The request
Extract exactly those lines that lie between the start of the material and the line with "wasm.setup();", including both boundary lines and no others.

Entries with model source code
----

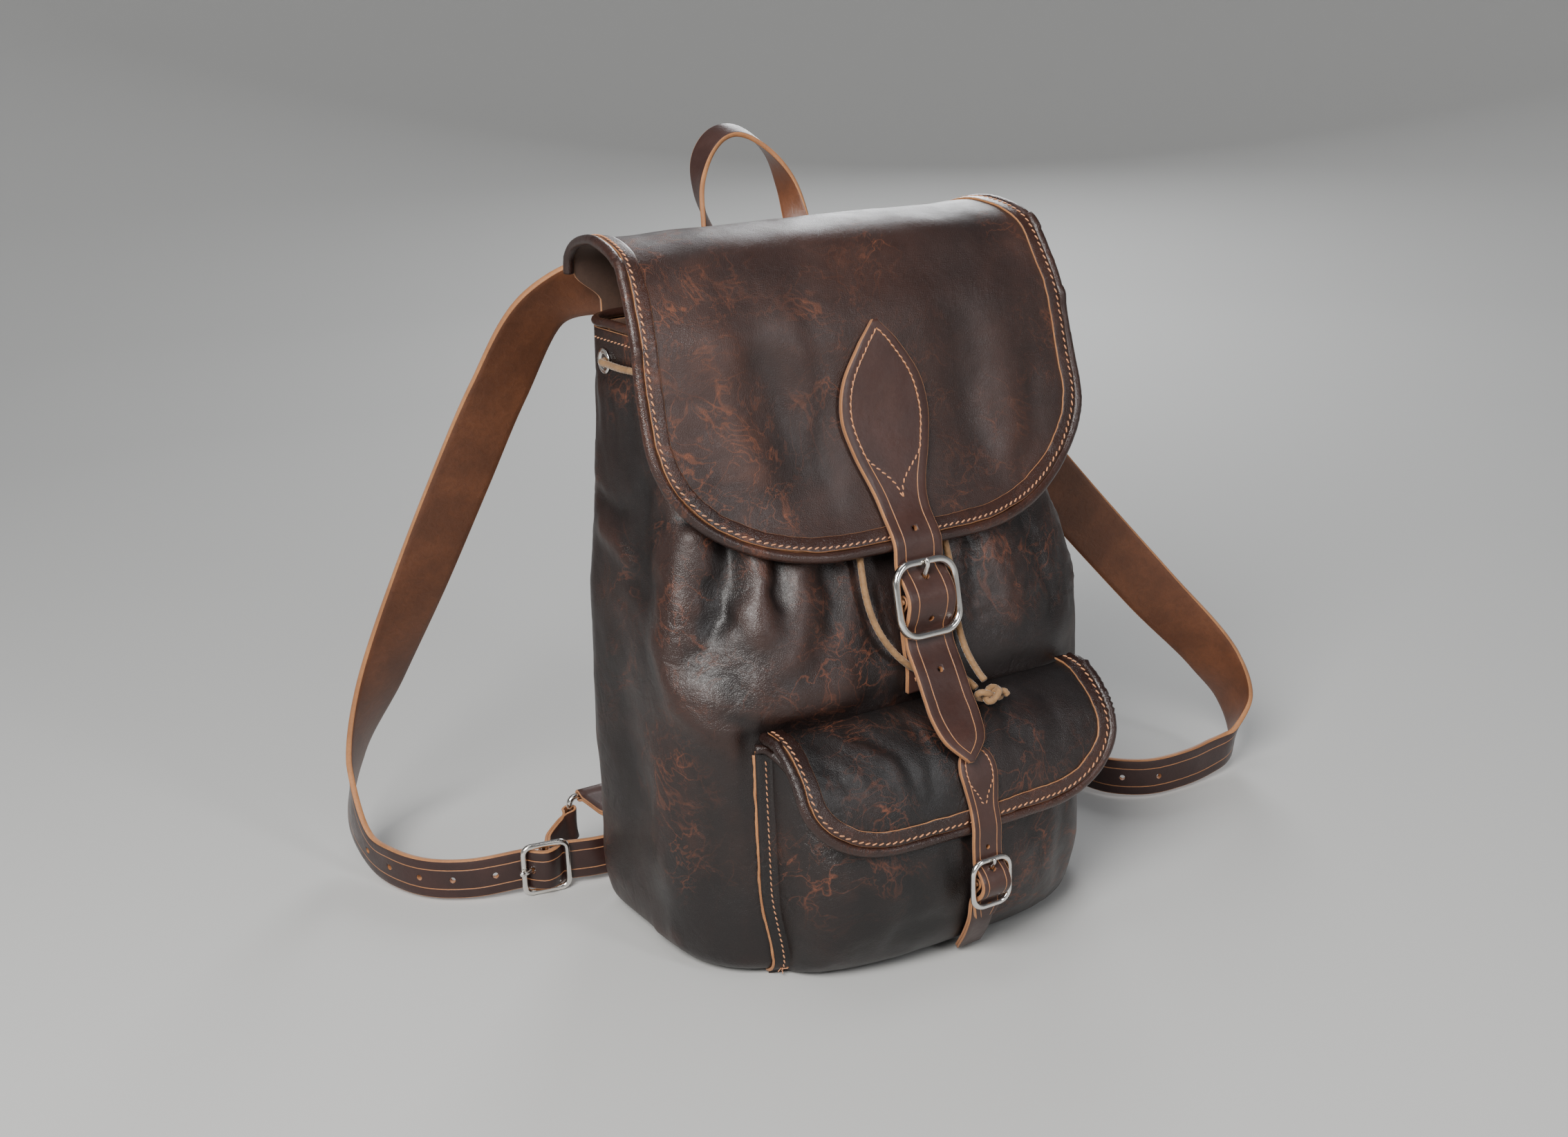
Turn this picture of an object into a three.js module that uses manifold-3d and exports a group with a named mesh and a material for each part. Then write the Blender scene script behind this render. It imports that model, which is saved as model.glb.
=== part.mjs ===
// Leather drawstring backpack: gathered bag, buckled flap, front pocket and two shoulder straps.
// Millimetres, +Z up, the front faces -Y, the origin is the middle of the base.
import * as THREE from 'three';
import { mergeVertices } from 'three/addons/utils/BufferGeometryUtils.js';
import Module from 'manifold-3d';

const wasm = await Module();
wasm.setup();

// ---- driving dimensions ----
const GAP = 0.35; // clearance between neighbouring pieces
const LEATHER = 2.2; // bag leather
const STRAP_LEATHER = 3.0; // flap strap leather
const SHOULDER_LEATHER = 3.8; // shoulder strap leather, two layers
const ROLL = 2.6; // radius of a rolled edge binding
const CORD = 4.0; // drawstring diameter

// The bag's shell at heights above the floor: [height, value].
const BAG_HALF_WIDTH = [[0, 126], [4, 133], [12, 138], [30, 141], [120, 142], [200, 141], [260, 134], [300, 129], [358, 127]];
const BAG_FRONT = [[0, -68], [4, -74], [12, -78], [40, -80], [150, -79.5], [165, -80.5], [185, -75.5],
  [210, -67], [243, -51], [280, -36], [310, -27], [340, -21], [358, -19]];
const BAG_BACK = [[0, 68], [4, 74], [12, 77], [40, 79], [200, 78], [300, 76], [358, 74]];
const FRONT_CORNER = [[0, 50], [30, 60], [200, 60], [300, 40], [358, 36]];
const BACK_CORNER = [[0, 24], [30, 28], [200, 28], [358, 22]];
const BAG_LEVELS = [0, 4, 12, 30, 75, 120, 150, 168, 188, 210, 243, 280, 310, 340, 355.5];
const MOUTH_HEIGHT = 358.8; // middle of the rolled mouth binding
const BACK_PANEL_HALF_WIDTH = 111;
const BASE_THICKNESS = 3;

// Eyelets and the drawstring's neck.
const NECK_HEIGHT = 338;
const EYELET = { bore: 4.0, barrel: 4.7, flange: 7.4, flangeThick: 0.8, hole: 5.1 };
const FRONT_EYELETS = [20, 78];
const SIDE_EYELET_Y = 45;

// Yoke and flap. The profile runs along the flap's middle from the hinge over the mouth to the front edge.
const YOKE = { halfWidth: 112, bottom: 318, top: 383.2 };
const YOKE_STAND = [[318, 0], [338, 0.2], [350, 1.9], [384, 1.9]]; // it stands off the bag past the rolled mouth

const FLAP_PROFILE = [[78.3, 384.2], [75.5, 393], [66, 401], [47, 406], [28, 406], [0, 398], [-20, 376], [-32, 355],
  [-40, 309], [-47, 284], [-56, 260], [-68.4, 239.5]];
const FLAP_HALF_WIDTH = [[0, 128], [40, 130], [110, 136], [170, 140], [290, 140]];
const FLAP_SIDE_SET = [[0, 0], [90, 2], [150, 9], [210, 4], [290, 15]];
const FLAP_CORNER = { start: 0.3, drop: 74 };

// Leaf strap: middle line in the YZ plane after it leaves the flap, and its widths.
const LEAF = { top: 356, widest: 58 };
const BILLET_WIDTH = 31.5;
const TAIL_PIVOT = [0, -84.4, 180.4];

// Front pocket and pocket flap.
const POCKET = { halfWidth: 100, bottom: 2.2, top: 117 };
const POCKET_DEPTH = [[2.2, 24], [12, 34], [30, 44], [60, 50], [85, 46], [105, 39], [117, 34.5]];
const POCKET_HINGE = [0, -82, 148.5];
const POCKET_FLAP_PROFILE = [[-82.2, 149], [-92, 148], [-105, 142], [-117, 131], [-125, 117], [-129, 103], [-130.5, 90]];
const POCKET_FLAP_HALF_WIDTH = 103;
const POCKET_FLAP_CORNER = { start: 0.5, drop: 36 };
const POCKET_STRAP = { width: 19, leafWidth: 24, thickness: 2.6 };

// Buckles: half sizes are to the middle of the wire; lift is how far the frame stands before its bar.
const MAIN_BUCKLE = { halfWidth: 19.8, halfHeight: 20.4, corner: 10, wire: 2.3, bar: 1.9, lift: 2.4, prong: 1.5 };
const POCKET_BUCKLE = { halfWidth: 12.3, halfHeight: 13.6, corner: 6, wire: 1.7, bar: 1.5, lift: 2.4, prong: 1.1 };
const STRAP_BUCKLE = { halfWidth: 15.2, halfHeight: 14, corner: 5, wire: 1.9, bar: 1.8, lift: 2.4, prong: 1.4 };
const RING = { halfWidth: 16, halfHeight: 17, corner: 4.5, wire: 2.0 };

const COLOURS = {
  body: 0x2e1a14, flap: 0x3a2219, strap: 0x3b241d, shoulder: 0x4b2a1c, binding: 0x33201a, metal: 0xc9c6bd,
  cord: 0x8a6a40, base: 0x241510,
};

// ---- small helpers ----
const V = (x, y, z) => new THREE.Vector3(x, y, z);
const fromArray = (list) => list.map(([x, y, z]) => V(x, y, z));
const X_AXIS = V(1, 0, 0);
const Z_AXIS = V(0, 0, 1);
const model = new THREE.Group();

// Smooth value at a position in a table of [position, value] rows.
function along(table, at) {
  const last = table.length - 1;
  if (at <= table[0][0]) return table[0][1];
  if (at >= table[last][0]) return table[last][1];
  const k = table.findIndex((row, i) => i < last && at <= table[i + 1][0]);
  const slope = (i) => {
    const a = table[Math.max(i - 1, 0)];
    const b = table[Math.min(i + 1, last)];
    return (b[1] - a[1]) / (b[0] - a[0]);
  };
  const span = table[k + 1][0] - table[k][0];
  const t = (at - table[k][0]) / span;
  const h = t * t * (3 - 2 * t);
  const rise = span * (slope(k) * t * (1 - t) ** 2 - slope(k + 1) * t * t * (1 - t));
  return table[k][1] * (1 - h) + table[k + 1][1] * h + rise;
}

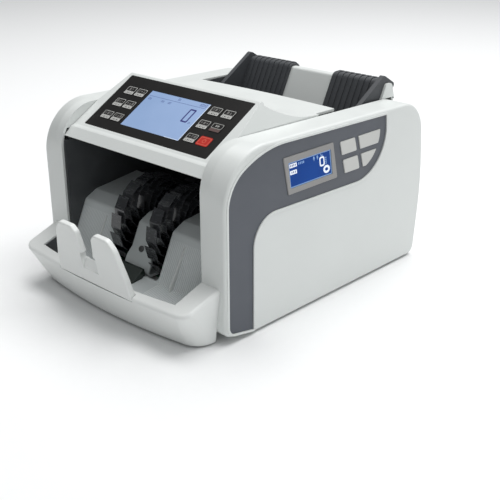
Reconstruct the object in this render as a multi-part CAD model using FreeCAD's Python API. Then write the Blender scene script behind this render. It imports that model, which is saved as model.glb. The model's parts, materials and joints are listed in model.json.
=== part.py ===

----

Exercise response
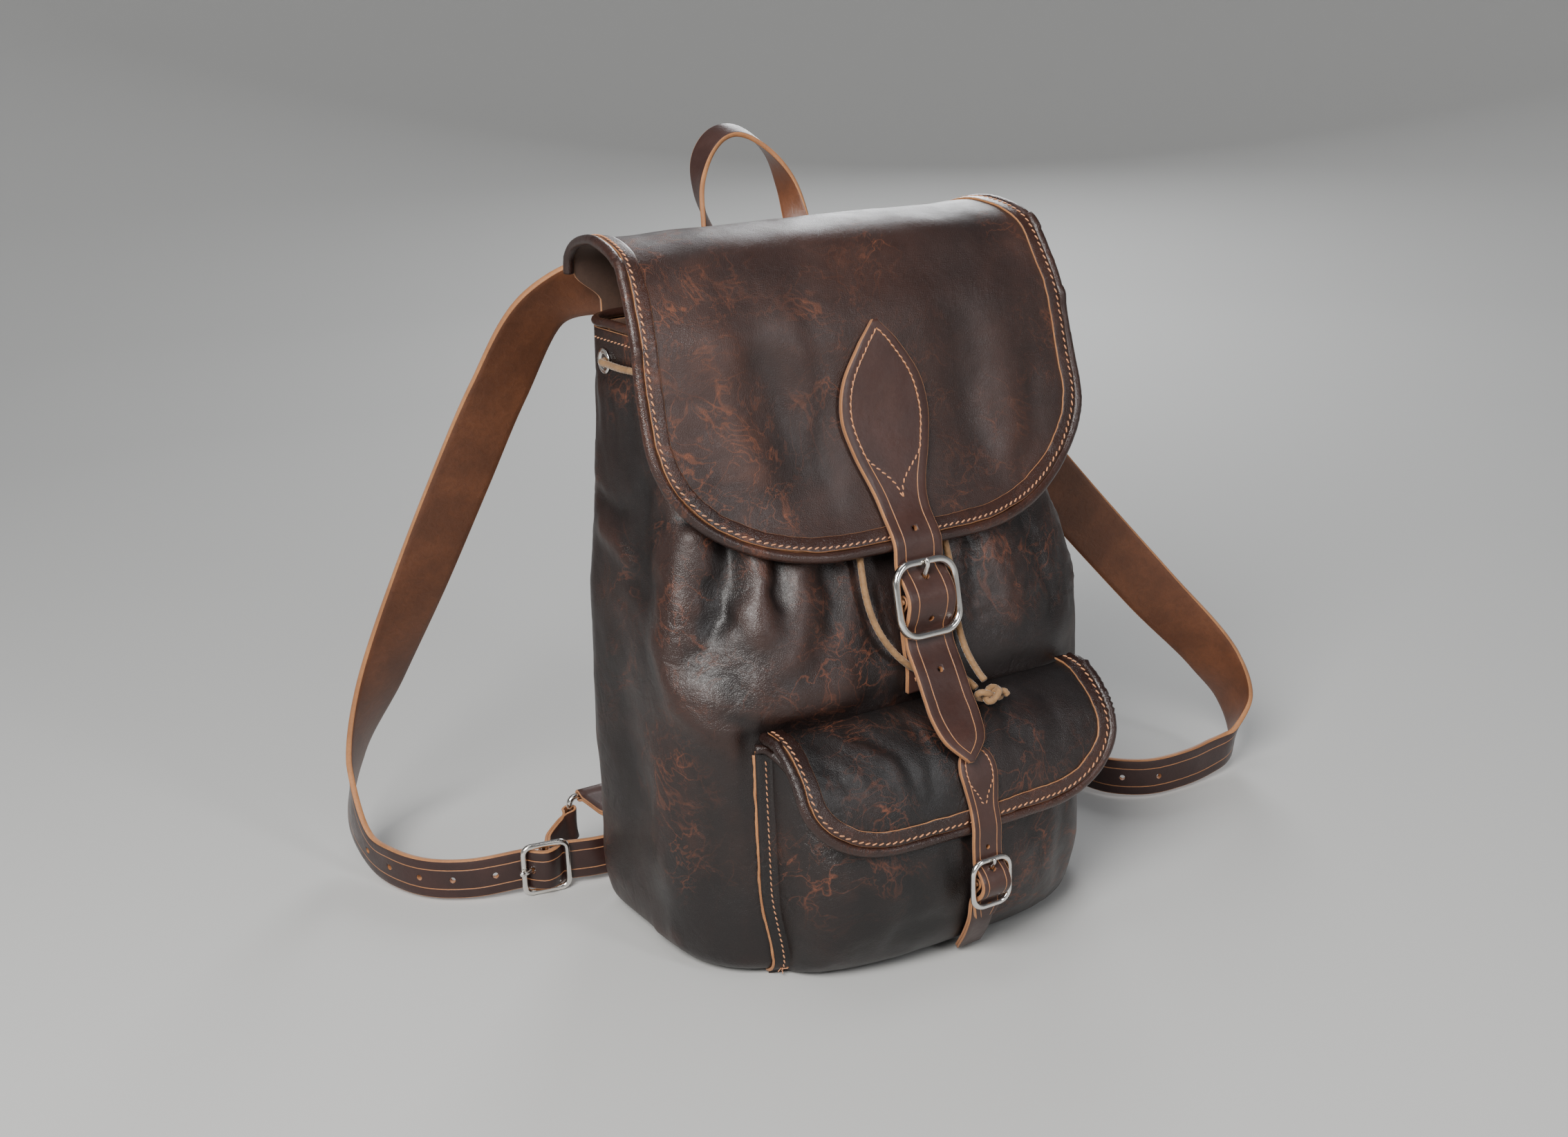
Turn this picture of an object into a three.js module that uses manifold-3d and exports a group with a named mesh and a material for each part. Then write the Blender scene script behind this render. It imports that model, which is saved as model.glb.
=== part.mjs ===
// Leather drawstring backpack: gathered bag, buckled flap, front pocket and two shoulder straps.
// Millimetres, +Z up, the front faces -Y, the origin is the middle of the base.
import * as THREE from 'three';
import { mergeVertices } from 'three/addons/utils/BufferGeometryUtils.js';
import Module from 'manifold-3d';

const wasm = await Module();
wasm.setup();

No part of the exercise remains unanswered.